THE TASK – Start at the line containing "return GRIP_AXIS * revolve(section, Axis.Y)", stop at the line containing "bpy.context.view_layer.update()", and set down every line in that stretch exactly as written, and nothing else.

--------------------------------------------------

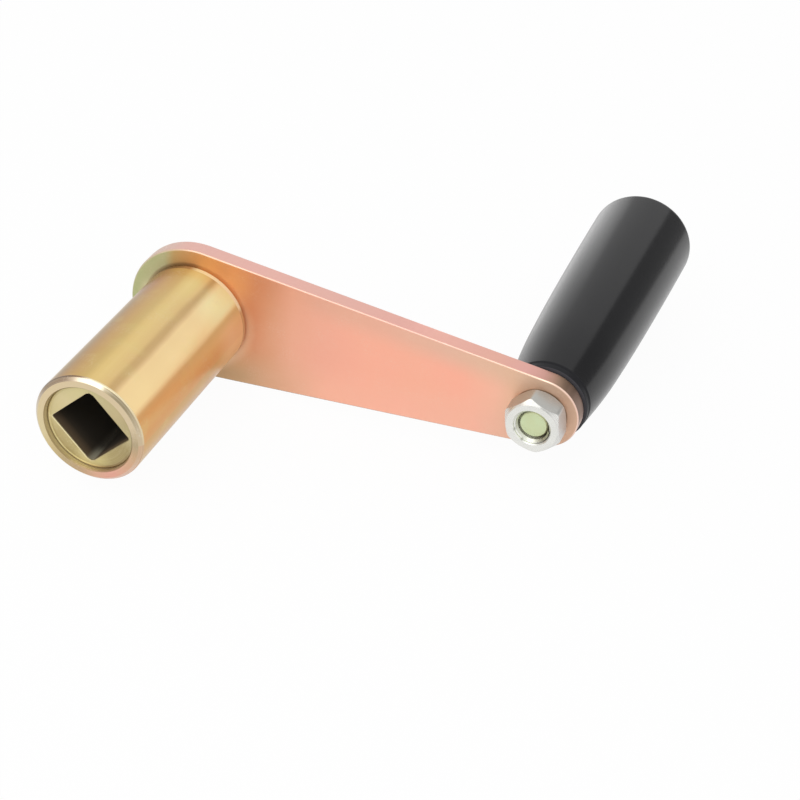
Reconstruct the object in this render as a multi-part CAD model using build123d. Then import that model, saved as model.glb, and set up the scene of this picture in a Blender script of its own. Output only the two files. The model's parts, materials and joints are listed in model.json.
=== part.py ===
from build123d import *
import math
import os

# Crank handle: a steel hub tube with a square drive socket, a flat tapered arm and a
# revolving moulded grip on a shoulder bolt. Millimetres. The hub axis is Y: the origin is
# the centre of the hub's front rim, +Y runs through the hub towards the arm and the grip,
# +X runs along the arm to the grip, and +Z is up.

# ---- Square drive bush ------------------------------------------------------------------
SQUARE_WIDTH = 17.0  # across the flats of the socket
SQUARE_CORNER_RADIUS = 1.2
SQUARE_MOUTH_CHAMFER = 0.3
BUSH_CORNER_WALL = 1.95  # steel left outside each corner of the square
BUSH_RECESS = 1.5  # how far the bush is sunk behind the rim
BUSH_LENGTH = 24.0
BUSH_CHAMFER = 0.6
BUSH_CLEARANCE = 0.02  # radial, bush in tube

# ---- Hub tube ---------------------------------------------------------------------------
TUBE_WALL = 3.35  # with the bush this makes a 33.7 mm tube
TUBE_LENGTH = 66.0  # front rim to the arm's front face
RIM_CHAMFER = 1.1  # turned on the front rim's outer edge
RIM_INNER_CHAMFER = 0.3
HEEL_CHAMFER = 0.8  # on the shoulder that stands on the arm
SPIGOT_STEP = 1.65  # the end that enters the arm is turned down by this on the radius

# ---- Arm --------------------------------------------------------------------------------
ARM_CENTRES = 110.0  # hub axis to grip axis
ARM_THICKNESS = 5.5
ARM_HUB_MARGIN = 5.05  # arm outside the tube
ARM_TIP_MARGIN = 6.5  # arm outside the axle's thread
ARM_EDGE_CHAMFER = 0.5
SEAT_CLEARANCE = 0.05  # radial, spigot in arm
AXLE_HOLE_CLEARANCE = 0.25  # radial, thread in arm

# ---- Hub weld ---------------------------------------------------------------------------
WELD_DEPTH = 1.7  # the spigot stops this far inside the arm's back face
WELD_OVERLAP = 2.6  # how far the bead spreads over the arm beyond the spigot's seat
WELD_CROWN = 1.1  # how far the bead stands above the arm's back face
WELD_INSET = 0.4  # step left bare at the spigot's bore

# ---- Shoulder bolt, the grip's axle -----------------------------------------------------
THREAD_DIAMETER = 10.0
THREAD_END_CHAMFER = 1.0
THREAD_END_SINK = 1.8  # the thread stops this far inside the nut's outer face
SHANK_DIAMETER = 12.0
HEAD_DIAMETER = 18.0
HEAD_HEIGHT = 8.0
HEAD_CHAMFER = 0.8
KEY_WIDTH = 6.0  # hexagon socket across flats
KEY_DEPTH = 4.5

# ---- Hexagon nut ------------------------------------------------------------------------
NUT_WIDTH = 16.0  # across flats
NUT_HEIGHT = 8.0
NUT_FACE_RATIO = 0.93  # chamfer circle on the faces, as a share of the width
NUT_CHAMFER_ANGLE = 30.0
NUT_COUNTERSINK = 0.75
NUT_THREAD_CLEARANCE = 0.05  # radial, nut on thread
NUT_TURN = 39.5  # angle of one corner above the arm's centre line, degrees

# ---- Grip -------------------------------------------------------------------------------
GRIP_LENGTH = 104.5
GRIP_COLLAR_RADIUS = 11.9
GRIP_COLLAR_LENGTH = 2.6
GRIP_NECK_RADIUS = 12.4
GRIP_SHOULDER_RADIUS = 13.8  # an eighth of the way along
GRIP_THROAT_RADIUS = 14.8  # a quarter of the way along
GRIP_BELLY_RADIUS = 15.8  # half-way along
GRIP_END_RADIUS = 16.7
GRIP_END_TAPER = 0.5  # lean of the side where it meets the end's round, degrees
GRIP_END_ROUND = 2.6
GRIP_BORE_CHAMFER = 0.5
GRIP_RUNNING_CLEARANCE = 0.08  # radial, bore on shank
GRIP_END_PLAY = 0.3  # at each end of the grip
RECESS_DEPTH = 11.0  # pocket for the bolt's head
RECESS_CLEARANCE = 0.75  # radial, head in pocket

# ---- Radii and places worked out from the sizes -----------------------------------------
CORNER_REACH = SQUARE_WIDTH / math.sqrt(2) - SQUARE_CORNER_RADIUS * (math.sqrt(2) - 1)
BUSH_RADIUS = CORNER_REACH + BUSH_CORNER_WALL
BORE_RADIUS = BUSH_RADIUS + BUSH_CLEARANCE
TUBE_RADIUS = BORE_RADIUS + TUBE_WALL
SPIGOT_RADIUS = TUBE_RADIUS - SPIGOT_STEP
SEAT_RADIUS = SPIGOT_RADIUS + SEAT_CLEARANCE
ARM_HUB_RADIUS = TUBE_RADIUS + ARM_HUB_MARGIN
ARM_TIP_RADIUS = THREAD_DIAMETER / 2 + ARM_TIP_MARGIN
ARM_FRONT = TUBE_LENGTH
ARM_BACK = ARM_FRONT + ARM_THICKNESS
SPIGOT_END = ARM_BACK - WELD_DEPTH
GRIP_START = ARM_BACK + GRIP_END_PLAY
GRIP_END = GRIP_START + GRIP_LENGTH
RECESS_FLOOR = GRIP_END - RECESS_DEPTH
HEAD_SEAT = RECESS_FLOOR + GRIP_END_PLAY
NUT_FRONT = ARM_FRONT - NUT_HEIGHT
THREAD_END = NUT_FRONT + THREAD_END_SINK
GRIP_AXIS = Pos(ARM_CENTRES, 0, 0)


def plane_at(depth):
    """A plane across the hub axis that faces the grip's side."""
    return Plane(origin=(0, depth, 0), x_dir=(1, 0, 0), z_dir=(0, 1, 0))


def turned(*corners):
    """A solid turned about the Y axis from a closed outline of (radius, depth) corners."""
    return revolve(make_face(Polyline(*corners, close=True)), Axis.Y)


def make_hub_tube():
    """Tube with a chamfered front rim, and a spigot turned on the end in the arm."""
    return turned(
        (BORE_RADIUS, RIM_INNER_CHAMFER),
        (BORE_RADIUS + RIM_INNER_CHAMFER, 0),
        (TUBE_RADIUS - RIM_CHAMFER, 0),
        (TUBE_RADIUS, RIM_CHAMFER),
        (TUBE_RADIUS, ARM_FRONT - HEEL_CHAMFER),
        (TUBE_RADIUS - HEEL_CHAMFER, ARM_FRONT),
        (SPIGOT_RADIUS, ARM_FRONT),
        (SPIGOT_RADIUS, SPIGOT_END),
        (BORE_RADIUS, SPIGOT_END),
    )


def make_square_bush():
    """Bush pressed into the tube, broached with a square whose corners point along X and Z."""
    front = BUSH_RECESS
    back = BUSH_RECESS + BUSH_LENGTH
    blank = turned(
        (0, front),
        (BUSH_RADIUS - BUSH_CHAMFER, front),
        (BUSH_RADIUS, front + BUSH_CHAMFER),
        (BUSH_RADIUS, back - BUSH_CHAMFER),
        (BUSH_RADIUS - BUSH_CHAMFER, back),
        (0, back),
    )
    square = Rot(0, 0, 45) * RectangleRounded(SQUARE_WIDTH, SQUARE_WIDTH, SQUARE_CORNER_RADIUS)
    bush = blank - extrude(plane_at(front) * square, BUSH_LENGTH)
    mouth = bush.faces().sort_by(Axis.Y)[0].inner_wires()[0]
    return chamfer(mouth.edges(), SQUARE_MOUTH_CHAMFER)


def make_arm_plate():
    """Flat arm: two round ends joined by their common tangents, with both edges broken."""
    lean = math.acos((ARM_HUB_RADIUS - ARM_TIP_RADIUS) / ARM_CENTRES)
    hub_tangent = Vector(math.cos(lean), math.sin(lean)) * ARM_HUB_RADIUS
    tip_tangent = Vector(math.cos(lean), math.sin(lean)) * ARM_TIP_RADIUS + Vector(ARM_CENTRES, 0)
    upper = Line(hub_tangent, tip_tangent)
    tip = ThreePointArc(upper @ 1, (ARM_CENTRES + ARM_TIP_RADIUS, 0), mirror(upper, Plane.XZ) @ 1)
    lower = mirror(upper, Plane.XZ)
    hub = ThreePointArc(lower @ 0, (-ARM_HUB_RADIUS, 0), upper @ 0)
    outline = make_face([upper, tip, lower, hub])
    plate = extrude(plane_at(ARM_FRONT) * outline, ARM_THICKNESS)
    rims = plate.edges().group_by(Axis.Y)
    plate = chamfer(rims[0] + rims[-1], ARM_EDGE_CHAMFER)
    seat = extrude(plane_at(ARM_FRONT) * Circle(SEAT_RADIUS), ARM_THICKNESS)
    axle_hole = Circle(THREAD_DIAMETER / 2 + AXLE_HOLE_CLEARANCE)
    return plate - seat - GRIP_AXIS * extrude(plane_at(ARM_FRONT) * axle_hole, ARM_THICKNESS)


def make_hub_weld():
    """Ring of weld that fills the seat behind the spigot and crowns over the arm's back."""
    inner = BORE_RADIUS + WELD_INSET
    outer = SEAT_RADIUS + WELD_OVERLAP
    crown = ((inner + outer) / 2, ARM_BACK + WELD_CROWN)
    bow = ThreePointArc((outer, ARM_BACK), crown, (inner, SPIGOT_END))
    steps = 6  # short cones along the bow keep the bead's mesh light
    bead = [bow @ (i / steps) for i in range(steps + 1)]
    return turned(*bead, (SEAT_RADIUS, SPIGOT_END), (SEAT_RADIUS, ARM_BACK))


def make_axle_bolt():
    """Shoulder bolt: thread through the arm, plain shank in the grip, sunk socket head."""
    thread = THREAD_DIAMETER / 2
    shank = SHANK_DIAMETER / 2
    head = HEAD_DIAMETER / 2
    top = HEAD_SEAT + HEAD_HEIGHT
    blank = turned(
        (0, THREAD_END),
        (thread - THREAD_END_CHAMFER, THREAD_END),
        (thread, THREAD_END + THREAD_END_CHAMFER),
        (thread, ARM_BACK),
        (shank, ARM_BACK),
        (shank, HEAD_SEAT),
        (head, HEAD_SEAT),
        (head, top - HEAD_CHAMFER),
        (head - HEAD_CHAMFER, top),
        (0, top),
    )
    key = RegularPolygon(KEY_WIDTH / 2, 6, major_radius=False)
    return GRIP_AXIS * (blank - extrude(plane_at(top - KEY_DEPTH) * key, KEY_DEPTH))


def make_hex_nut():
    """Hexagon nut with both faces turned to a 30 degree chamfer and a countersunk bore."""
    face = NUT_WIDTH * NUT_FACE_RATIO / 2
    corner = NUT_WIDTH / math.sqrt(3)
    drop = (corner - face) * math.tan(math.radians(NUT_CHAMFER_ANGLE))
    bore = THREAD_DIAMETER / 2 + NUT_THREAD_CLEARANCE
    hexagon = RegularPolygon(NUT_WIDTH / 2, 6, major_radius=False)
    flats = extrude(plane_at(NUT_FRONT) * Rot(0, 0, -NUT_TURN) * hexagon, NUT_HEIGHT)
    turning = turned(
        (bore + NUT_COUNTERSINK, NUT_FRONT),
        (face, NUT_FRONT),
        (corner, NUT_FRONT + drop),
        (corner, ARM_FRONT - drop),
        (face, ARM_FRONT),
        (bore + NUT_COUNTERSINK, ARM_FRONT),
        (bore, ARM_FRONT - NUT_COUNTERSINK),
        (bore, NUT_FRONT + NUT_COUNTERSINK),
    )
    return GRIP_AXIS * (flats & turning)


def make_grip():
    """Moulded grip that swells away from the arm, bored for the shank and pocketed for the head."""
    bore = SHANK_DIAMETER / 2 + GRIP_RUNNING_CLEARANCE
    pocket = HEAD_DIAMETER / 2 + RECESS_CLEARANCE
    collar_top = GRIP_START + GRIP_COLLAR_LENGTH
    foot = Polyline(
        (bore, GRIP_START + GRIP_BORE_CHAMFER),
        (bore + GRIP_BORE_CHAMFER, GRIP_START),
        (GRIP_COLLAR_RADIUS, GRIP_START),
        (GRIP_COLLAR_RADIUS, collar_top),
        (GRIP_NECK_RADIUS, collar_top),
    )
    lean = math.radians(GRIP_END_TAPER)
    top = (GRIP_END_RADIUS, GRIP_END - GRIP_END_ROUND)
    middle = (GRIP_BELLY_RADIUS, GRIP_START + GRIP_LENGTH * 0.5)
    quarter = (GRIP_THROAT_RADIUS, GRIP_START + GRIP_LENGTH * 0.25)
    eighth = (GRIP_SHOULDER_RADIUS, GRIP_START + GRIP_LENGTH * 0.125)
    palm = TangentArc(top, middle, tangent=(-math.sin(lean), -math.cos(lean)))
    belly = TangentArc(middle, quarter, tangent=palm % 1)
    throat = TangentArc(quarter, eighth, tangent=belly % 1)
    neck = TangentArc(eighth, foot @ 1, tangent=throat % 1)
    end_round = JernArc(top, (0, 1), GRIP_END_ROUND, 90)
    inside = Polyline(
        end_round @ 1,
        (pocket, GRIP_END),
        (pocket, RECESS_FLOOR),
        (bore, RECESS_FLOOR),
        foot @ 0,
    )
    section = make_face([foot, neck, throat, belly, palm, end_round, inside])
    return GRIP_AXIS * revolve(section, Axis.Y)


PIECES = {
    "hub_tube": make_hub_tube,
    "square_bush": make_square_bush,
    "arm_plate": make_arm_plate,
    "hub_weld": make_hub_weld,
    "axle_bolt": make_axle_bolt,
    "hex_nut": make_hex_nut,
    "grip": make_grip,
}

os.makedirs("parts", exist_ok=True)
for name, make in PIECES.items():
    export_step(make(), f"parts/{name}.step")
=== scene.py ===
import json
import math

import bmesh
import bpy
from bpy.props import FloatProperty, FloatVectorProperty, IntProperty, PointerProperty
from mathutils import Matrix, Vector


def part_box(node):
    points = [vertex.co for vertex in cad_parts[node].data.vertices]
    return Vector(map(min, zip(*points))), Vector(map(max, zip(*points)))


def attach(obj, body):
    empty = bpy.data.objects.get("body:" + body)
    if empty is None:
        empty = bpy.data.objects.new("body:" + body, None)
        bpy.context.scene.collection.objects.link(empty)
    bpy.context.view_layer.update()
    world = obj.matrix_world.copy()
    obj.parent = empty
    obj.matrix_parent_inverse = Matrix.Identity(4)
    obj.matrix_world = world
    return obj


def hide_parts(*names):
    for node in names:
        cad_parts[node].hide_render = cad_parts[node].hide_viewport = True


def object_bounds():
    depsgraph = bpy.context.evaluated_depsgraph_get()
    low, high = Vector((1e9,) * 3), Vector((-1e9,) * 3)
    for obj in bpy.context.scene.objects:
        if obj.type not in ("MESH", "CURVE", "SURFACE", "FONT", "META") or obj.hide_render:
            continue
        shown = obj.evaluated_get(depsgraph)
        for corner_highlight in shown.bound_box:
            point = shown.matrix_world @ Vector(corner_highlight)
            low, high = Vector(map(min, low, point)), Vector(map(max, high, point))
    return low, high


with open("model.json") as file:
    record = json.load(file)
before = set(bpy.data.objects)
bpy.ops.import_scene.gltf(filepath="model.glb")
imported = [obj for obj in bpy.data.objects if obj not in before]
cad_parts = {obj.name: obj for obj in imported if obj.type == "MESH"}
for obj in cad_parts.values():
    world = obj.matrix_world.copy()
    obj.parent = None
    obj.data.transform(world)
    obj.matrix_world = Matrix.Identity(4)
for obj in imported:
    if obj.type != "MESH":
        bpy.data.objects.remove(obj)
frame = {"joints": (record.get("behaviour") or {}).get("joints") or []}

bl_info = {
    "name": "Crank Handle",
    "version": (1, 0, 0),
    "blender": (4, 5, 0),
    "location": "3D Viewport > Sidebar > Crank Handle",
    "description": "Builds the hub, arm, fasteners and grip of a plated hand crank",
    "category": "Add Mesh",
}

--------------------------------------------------

ANSWER TO THIS TASK –
    return GRIP_AXIS * revolve(section, Axis.Y)


PIECES = {
    "hub_tube": make_hub_tube,
    "square_bush": make_square_bush,
    "arm_plate": make_arm_plate,
    "hub_weld": make_hub_weld,
    "axle_bolt": make_axle_bolt,
    "hex_nut": make_hex_nut,
    "grip": make_grip,
}

os.makedirs("parts", exist_ok=True)
for name, make in PIECES.items():
    export_step(make(), f"parts/{name}.step")
=== scene.py ===
import json
import math

import bmesh
import bpy
from bpy.props import FloatProperty, FloatVectorProperty, IntProperty, PointerProperty
from mathutils import Matrix, Vector


def part_box(node):
    points = [vertex.co for vertex in cad_parts[node].data.vertices]
    return Vector(map(min, zip(*points))), Vector(map(max, zip(*points)))


def attach(obj, body):
    empty = bpy.data.objects.get("body:" + body)
    if empty is None:
        empty = bpy.data.objects.new("body:" + body, None)
        bpy.context.scene.collection.objects.link(empty)
    bpy.context.view_layer.update()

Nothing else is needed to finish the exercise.